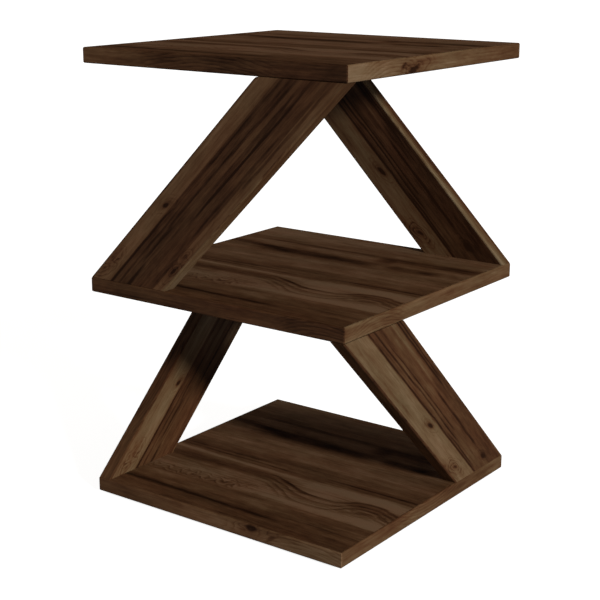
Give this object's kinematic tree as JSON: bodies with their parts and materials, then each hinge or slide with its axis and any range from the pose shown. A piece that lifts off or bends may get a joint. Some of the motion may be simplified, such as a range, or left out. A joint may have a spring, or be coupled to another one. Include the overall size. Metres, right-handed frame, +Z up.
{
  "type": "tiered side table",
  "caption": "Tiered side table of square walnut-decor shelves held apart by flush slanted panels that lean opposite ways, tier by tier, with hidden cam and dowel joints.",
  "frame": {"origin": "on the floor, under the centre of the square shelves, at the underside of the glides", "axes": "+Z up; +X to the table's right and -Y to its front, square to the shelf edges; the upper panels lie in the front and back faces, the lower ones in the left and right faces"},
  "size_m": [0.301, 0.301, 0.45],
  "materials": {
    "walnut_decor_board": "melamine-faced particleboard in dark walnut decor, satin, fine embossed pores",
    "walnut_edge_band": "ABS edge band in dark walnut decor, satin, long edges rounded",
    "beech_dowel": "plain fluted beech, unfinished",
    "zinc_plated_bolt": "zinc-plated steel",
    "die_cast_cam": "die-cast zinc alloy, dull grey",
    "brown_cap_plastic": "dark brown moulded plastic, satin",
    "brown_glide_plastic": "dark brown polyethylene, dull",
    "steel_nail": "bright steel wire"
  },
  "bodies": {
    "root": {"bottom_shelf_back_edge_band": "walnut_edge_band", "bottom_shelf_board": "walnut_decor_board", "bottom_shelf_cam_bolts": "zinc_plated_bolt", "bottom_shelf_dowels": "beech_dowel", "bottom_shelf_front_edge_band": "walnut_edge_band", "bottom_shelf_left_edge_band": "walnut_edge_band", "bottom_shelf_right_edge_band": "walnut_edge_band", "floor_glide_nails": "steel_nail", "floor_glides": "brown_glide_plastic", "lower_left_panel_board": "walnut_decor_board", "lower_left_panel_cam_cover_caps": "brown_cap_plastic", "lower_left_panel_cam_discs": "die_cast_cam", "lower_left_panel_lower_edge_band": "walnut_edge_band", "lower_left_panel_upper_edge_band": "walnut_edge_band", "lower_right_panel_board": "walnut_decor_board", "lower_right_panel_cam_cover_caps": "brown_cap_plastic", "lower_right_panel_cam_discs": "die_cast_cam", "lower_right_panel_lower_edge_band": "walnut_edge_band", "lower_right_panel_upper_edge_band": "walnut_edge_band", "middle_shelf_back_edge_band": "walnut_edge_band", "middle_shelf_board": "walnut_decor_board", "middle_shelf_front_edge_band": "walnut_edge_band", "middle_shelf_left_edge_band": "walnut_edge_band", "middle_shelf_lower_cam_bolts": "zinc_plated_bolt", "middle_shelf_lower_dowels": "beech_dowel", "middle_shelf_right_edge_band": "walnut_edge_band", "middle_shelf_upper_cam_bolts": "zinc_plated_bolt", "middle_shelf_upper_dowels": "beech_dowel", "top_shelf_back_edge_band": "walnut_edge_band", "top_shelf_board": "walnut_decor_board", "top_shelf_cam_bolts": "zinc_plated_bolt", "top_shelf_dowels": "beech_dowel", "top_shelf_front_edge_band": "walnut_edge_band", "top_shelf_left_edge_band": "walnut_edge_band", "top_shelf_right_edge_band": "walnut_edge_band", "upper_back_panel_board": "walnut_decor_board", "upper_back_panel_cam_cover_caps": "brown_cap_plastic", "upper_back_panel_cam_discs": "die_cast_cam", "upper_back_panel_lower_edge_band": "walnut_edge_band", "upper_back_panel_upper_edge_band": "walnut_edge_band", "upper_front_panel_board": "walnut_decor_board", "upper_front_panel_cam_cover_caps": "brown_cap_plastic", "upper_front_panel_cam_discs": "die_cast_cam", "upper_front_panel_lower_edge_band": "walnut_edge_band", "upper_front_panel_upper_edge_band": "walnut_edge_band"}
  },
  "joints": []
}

★ ★ ★ ★ ★ ★ ★

■ Problem to solve: Quote the data above in full, changing nothing.

■ Reply:
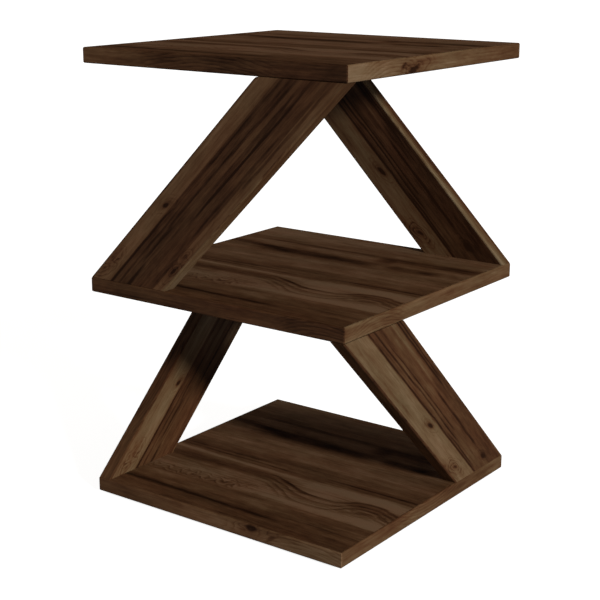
Give this object's kinematic tree as JSON: bodies with their parts and materials, then each hinge or slide with its axis and any range from the pose shown. A piece that lifts off or bends may get a joint. Some of the motion may be simplified, such as a range, or left out. A joint may have a spring, or be coupled to another one. Include the overall size. Metres, right-handed frame, +Z up.
{
  "type": "tiered side table",
  "caption": "Tiered side table of square walnut-decor shelves held apart by flush slanted panels that lean opposite ways, tier by tier, with hidden cam and dowel joints.",
  "frame": {"origin": "on the floor, under the centre of the square shelves, at the underside of the glides", "axes": "+Z up; +X to the table's right and -Y to its front, square to the shelf edges; the upper panels lie in the front and back faces, the lower ones in the left and right faces"},
  "size_m": [0.301, 0.301, 0.45],
  "materials": {
    "walnut_decor_board": "melamine-faced particleboard in dark walnut decor, satin, fine embossed pores",
    "walnut_edge_band": "ABS edge band in dark walnut decor, satin, long edges rounded",
    "beech_dowel": "plain fluted beech, unfinished",
    "zinc_plated_bolt": "zinc-plated steel",
    "die_cast_cam": "die-cast zinc alloy, dull grey",
    "brown_cap_plastic": "dark brown moulded plastic, satin",
    "brown_glide_plastic": "dark brown polyethylene, dull",
    "steel_nail": "bright steel wire"
  },
  "bodies": {
    "root": {"bottom_shelf_back_edge_band": "walnut_edge_band", "bottom_shelf_board": "walnut_decor_board", "bottom_shelf_cam_bolts": "zinc_plated_bolt", "bottom_shelf_dowels": "beech_dowel", "bottom_shelf_front_edge_band": "walnut_edge_band", "bottom_shelf_left_edge_band": "walnut_edge_band", "bottom_shelf_right_edge_band": "walnut_edge_band", "floor_glide_nails": "steel_nail", "floor_glides": "brown_glide_plastic", "lower_left_panel_board": "walnut_decor_board", "lower_left_panel_cam_cover_caps": "brown_cap_plastic", "lower_left_panel_cam_discs": "die_cast_cam", "lower_left_panel_lower_edge_band": "walnut_edge_band", "lower_left_panel_upper_edge_band": "walnut_edge_band", "lower_right_panel_board": "walnut_decor_board", "lower_right_panel_cam_cover_caps": "brown_cap_plastic", "lower_right_panel_cam_discs": "die_cast_cam", "lower_right_panel_lower_edge_band": "walnut_edge_band", "lower_right_panel_upper_edge_band": "walnut_edge_band", "middle_shelf_back_edge_band": "walnut_edge_band", "middle_shelf_board": "walnut_decor_board", "middle_shelf_front_edge_band": "walnut_edge_band", "middle_shelf_left_edge_band": "walnut_edge_band", "middle_shelf_lower_cam_bolts": "zinc_plated_bolt", "middle_shelf_lower_dowels": "beech_dowel", "middle_shelf_right_edge_band": "walnut_edge_band", "middle_shelf_upper_cam_bolts": "zinc_plated_bolt", "middle_shelf_upper_dowels": "beech_dowel", "top_shelf_back_edge_band": "walnut_edge_band", "top_shelf_board": "walnut_decor_board", "top_shelf_cam_bolts": "zinc_plated_bolt", "top_shelf_dowels": "beech_dowel", "top_shelf_front_edge_band": "walnut_edge_band", "top_shelf_left_edge_band": "walnut_edge_band", "top_shelf_right_edge_band": "walnut_edge_band", "upper_back_panel_board": "walnut_decor_board", "upper_back_panel_cam_cover_caps": "brown_cap_plastic", "upper_back_panel_cam_discs": "die_cast_cam", "upper_back_panel_lower_edge_band": "walnut_edge_band", "upper_back_panel_upper_edge_band": "walnut_edge_band", "upper_front_panel_board": "walnut_decor_board", "upper_front_panel_cam_cover_caps": "brown_cap_plastic", "upper_front_panel_cam_discs": "die_cast_cam", "upper_front_panel_lower_edge_band": "walnut_edge_band", "upper_front_panel_upper_edge_band": "walnut_edge_band"}
  },
  "joints": []
}